= Exercise instructions =
Return, word for word, the lines from the line holding "# power button" through the line holding "in imported if". Include both end lines and no others.

= Dataset section =
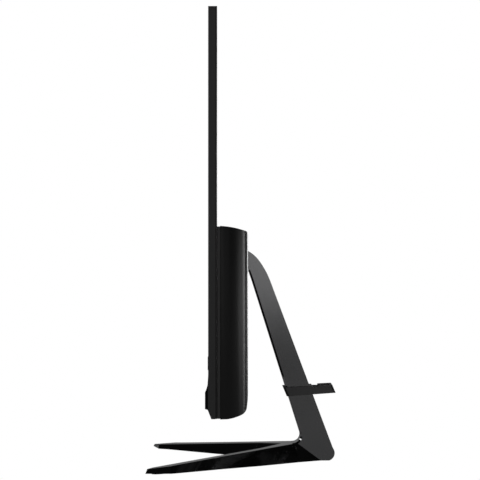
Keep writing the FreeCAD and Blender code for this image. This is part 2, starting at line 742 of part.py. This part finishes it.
def build():
    os.makedirs("parts", exist_ok=True)
    # stand
    save("stand_frame", stand_frame())
    save("front_left_pad", front_pad(-1))
    save("front_right_pad", front_pad(1))
    save("rear_pad", rear_pad())
    save("hinge_shaft", hinge_shaft())
    save("friction_washers", friction_washers())
    save("hinge_nuts", hinge_nuts())
    save("cable_clip", cable_clip())
    # display
    save("front_bezel", front_bezel())
    save("lcd_panel", stack_layer(GLASS_Y, 0.0))
    save("diffuser_sheets", stack_layer(SHEETS_Y, 0.5))
    save("light_guide", stack_layer(GUIDE_Y, 0.5, foot=2.4))
    save("backlight_tray", stack_layer(TRAY_Y, 0.3))
    save("led_strip", led_strip())
    save("panel_rear_cover", panel_rear_cover())
    save("webcam_board", webcam_board())
    save("webcam_lens", webcam_lens())
    save("microphones", microphones())
    save("webcam_shutter", webcam_shutter())
    # speaker bar
    save("chin_cover", chin_cover())
    save("left_grille", speaker_grille(-1))
    save("right_grille", speaker_grille(1))
    save("left_speaker", speaker(-1))
    save("right_speaker", speaker(1))
    # rear housing
    save("seam_strip", seam_strip())
    save("rear_housing", rear_housing())
    save("memory_door", memory_door())
    save("door_screw", door_screw())
    save("housing_screws", housing_screws())
    # chassis and hinge
    save("chassis_plate", chassis_plate())
    save("hinge_bracket", hinge_bracket())
    save("bracket_screws", bracket_screws())
    # mainboard
    save("mainboard", mainboard())
    save("board_standoffs", board_standoffs())
    save("board_screws", board_screws())
    save("processor", processor())
    save("memory_modules", memory_modules())
    save("solid_state_drive", solid_state_drive())
    save("wireless_card", wireless_card())
    save("coin_cell", coin_cell())
    save("display_cable", display_cable())
    # cooling
    save("heat_plate", heat_plate())
    save("heat_pipe", heat_pipe())
    save("fin_stack", fin_stack())
    save("blower_housing", blower_housing())
    save("blower_rotor", blower_rotor())
    # storage and wireless
    save("hard_drive", hard_drive())
    save("drive_bracket", drive_bracket())
    save("antennas", antennas())
    # ports
    save("port_plate", port_plate())
    save("usb_ports", usb_ports())
    save("hdmi_port", hdmi_port())
    save("network_port", network_port())
    save("headphone_jack", headphone_jack())
    save("power_inlet", power_inlet())
    # power button
    save("power_button", power_button())
    save("switch_board", switch_board())


build()
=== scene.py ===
"""Looks of the all-in-one computer: camera, light, floor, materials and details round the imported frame.

The frame is in metres. Detailed pieces are written in millimetres and scaled by MM.
"""
import bpy
import bmesh
import json
import math
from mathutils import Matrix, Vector


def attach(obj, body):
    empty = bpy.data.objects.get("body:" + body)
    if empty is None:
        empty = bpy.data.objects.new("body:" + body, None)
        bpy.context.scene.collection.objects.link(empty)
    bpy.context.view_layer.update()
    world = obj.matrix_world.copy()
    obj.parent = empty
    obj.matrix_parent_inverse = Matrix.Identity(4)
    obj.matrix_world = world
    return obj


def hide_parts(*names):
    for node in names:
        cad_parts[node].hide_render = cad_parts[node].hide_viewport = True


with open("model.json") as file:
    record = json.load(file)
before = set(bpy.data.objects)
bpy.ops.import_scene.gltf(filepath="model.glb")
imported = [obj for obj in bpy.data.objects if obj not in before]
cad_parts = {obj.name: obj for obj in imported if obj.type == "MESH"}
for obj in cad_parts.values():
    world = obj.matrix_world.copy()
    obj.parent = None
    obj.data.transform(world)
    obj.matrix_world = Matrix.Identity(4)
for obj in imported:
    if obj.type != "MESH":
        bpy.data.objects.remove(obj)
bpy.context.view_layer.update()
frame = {"nodes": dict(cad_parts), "record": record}
MM = 0.001


# ---- camera, floor and light ----
CAMERA_PLACE = (2.200, -0.0250, 0.2328)
CAMERA_TURN = (90, 0, 90)               # degrees: level, looking along -X
CAMERA_LENS = 163.4                     # millimetres, with the sensor below
CAMERA_SENSOR = 36.0
CAMERA_SHIFT = (0.0469, -0.0208)        # of the picture, in parts of its width
CAMERA_REACH = 50.0


def camera():
    """A long lens a little above half the object's height, square to its right side."""
    data = bpy.data.cameras.new("camera")
    data.lens = CAMERA_LENS
    data.sensor_width = CAMERA_SENSOR
    data.shift_x, data.shift_y = CAMERA_SHIFT
    data.clip_end = CAMERA_REACH
    obj = bpy.data.objects.new("camera", data)
    obj.location = CAMERA_PLACE
    obj.rotation_euler = [math.radians(turn) for turn in CAMERA_TURN]
    bpy.context.scene.collection.objects.link(obj)
    bpy.context.scene.camera = obj


def softbox(name, place, aim, size, power):
    """A rectangular light at a place, turned to face a point. The camera does not see it."""
    data = bpy.data.lights.new(name, "AREA")
    data.shape = "RECTANGLE"
    data.size, data.size_y = size
    data.energy = power
    obj = bpy.data.objects.new(name, data)
    obj.location = place
    obj.rotation_euler = (Vector(aim) - Vector(place)).to_track_quat("-Z", "Y").to_euler()
    obj.visible_camera = False
    bpy.context.scene.collection.objects.link(obj)


FLOOR_HALF = 8.0         # half the floor's width
FLOOR_GLOW = 0.11        # how bright the floor looks in reflections
ROOM_GLOW = 0.006        # how bright the room looks in reflections
SOFTBOXES = {            # place, the point it faces, width and height, watts
    "near_card": ((3.2, 0.1, 0.8), (0, 0.1, 0.8), (4.0, 1.5), 8),
    "backdrop": ((-2.6, 0, 0.7), (0, 0, 0.7), (4.0, 1.4), 3.2),
    "front_bounce": ((0.2, -0.45, 0.002), (0.2, -0.45, 1.0), (1.2, 0.6), 0.14),
    "rim_light": ((-1.2, 1.5, 0.38), (0.26, 0, 0.2), (0.6, 0.6), 34),
    "front_key": ((-0.2, -2.8, 1.25), (0, 0, 0.25), (1.6, 0.6), 9),
    "rear_light": ((0.3, 1.9, 0.3), (0.26, 0, 0.2), (0.6, 0.6), 2.5),
}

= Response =
    # power button
    save("power_button", power_button())
    save("switch_board", switch_board())


build()
=== scene.py ===
"""Looks of the all-in-one computer: camera, light, floor, materials and details round the imported frame.

The frame is in metres. Detailed pieces are written in millimetres and scaled by MM.
"""
import bpy
import bmesh
import json
import math
from mathutils import Matrix, Vector


def attach(obj, body):
    empty = bpy.data.objects.get("body:" + body)
    if empty is None:
        empty = bpy.data.objects.new("body:" + body, None)
        bpy.context.scene.collection.objects.link(empty)
    bpy.context.view_layer.update()
    world = obj.matrix_world.copy()
    obj.parent = empty
    obj.matrix_parent_inverse = Matrix.Identity(4)
    obj.matrix_world = world
    return obj


def hide_parts(*names):
    for node in names:
        cad_parts[node].hide_render = cad_parts[node].hide_viewport = True


with open("model.json") as file:
    record = json.load(file)
before = set(bpy.data.objects)
bpy.ops.import_scene.gltf(filepath="model.glb")
imported = [obj for obj in bpy.data.objects if obj not in before]
cad_parts = {obj.name: obj for obj in imported if obj.type == "MESH"}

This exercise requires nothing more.